The petitioners, all students, seek better refinancing options. They support a variety of loan repayment measures that allow graduates to draw down their debts based on income.

Presently, borrowers can have much of their loan balances forgiven so long as they can fork over a portion of their salaries — typically 10 or 15 percent of discretionary income — over a stretch of 20 or 25 years.

Whatever it takes to spare Darleen Denno from a lifetime of debt.

She was an exceptional student in high school. So Denno, at age 16, was admitted to the Missouri Academy at Northwest Missouri State University. Then she fulfilled a dream of living and learning in New York City by enrolling at Hofstra University on Long Island.

And the federally backed loans began to pile up.

Now 21 and back at Northwest Missouri State, Denno is desperate to close the valve on college debts exceeding $75,000.

“I’ll probably be eating ramen noodles for much of my adult life,” Denno said.

“The advice given to kids is awful: ‘You’ll get a good job after college. Pay off your student loans. No worries,’” she said. “Even if I disappeared off the face of the earth, (the repayment of) my loans would transfer to my parents, and that wouldn’t be fair to them.”

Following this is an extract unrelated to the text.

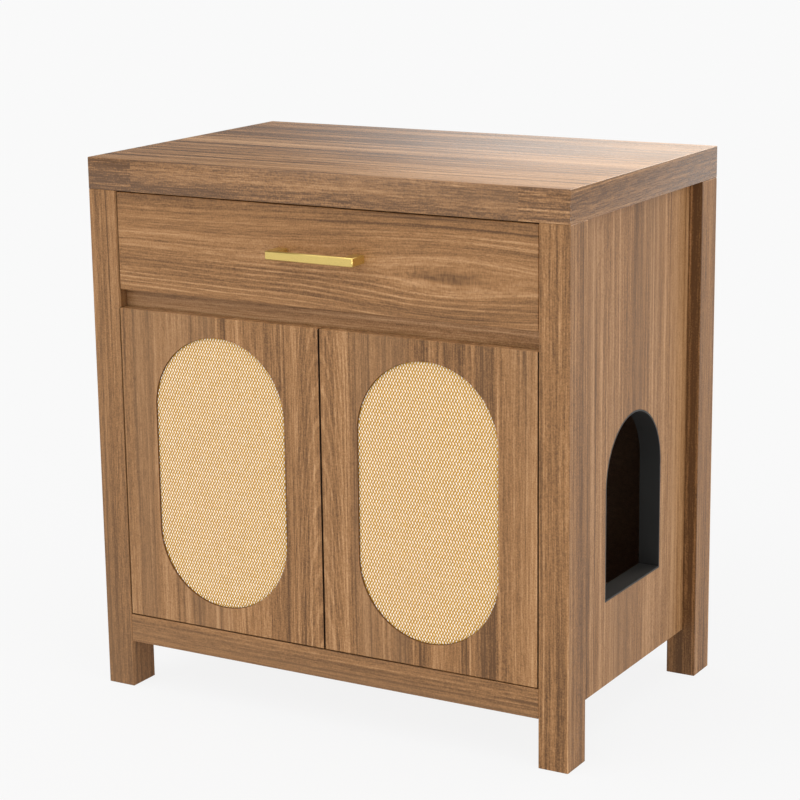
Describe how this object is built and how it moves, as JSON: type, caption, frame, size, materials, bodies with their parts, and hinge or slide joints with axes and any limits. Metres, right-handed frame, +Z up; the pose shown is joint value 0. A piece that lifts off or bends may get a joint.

She even researched Holland’s low-cost colleges while there in a student exchange program, only to learn she would have to spend years establishing citizenship to qualify.

Originally drawn to newspaper journalism, Denno today turns to art — severe charcoal sketches — to express her anguish over debts that no bankruptcy court will erase.

She has settled on “interactive digital media” as a major — a career with promise, maybe. But not exactly her passion.

“I’m just looking to finish my studies,” Denno said, “and to get out.”